_Requirement_. Only the lines from the start up to and including the line containing "return ((first == one)" should be repeated, word for word.

_Data provided_.
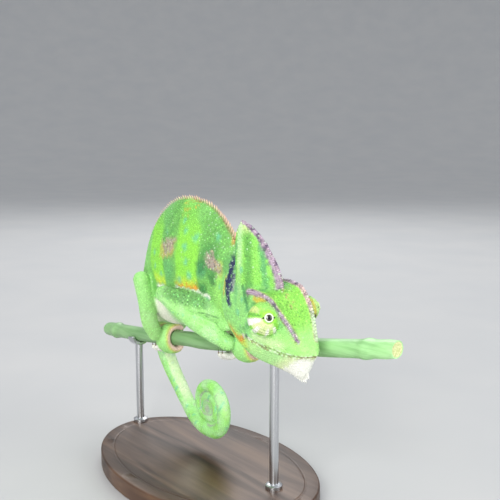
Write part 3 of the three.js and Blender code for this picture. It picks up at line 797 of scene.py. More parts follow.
def shape_turrets(skin):
    """Lays the fine points of each dome on its lidded shape."""
    points = points_of(skin)
    for side in SIDE:
        away, r, polar, x, y = turret_view(points, side)
        off = np.abs(r - dome(polar))
        weight = (1 - smooth(1.2, 1.45, polar)) * (1 - smooth(0.35, 0.7, off))
        weight = np.where(polar < 0.6, (off < 1.5) * 1.0, weight)
        target = turret_radius(polar, np.arctan2(y, x))
        points = turret_axes(side)[0] + away * ((r + (target - r) * weight) / r)[:, None]
    set_points(skin, points)


def thin_out(skin, near):
    """Bring the skin to its number of faces, and leave the eyes and the mouth as fine as they are."""
    a, _, c = head_coordinates(points_of(skin))
    fine = np.minimum(near["turret_right"], near["turret_left"]) < 0.6
    fine |= (near["head"] < 1) & (np.abs(c - mouth_line(a)) < 1.2) & (a > 22)
    group = skin.vertex_groups.new(name="Thin")
    group.add(np.flatnonzero(~fine).tolist(), 1.0, "REPLACE")
    skin.data.calc_loop_triangles()
    modifier = skin.modifiers.new("Thin", "DECIMATE")
    modifier.ratio = SKIN_FACES / len(skin.data.loop_triangles)
    modifier.vertex_group = "Thin"
    apply_modifiers(skin)
    skin.vertex_groups.clear()


def joint_softness(points, near):
    """How far the skin is rounded where two parts of the body meet, 0 to 1 at each point."""
    table = np.stack(list(near.values()))
    first, second = np.array(list(near))[np.argsort(table, axis=0)[:2]]
    fillet = 1 - smooth(0.5, 2.3, np.sort(table, axis=0)[1])
    small = np.minimum.reduce([near[k] for k in near if "foot" in k or "turret" in k])
    keep = smooth(0.3, 1.5, small)

    def between(one, other):
        return ((first == one) & (second == other)) | ((first == other) & (second == one))

    for side in LIMBS:
        for upper, lower, foot in (("upper_arm", "forearm", "forefoot"), ("thigh", "shin", "hindfoot")):
            upper, lower, sole = (side + "_" + part for part in (upper, lower, foot))
            fillet[between(upper, lower)] *= 0.25
            away = points - GRIPS[side, foot].at
            outside = smooth(GRIP_R + 0.2, GRIP_R + 1.4, np.hypot(away[:, 1], away[:, 2]))
            wrist = between(lower, sole)
            keep[wrist] = np.maximum(keep, outside)[wrist]
    return fillet * keep


def make_skin():
    """The skin as one mesh, and its distance at each point to each part of the body."""
    shells = flesh_shells()
    pieces = [add_mesh(label, *net) for label, nets in shells.items() for net in nets]
    skin = remesh(pieces, "chameleon_skin")
    refine_turrets(skin)
    points = points_of(skin)
    near = distances_to(shells, points)
    edges = mesh_edges(skin.data)
    points = relax(points, edges, joint_softness(points, near), 24)
    on_turret = np.minimum(near["turret_right"], near["turret_left"]) < 0.5
    points = relax(points, edges, np.where(on_turret, 0.4, 1.0), 3)
    set_points(skin, points)
    shape_turrets(skin)
    carve_face(skin, near)
    thin_out(skin, near)
    return skin, distances_to(shells, points_of(skin))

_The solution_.
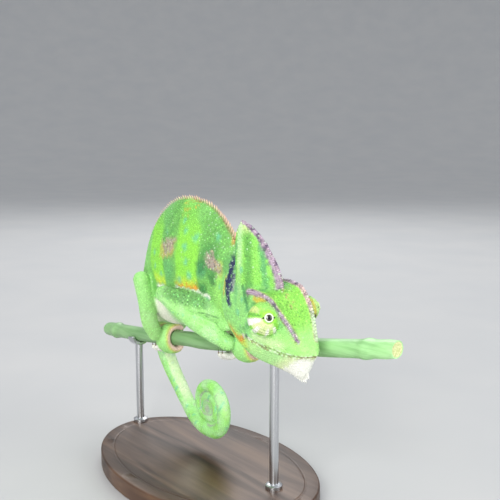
Write part 3 of the three.js and Blender code for this picture. It picks up at line 797 of scene.py. More parts follow.
def shape_turrets(skin):
    """Lays the fine points of each dome on its lidded shape."""
    points = points_of(skin)
    for side in SIDE:
        away, r, polar, x, y = turret_view(points, side)
        off = np.abs(r - dome(polar))
        weight = (1 - smooth(1.2, 1.45, polar)) * (1 - smooth(0.35, 0.7, off))
        weight = np.where(polar < 0.6, (off < 1.5) * 1.0, weight)
        target = turret_radius(polar, np.arctan2(y, x))
        points = turret_axes(side)[0] + away * ((r + (target - r) * weight) / r)[:, None]
    set_points(skin, points)


def thin_out(skin, near):
    """Bring the skin to its number of faces, and leave the eyes and the mouth as fine as they are."""
    a, _, c = head_coordinates(points_of(skin))
    fine = np.minimum(near["turret_right"], near["turret_left"]) < 0.6
    fine |= (near["head"] < 1) & (np.abs(c - mouth_line(a)) < 1.2) & (a > 22)
    group = skin.vertex_groups.new(name="Thin")
    group.add(np.flatnonzero(~fine).tolist(), 1.0, "REPLACE")
    skin.data.calc_loop_triangles()
    modifier = skin.modifiers.new("Thin", "DECIMATE")
    modifier.ratio = SKIN_FACES / len(skin.data.loop_triangles)
    modifier.vertex_group = "Thin"
    apply_modifiers(skin)
    skin.vertex_groups.clear()


def joint_softness(points, near):
    """How far the skin is rounded where two parts of the body meet, 0 to 1 at each point."""
    table = np.stack(list(near.values()))
    first, second = np.array(list(near))[np.argsort(table, axis=0)[:2]]
    fillet = 1 - smooth(0.5, 2.3, np.sort(table, axis=0)[1])
    small = np.minimum.reduce([near[k] for k in near if "foot" in k or "turret" in k])
    keep = smooth(0.3, 1.5, small)

    def between(one, other):
        return ((first == one) & (second == other)) | ((first == other) & (second == one))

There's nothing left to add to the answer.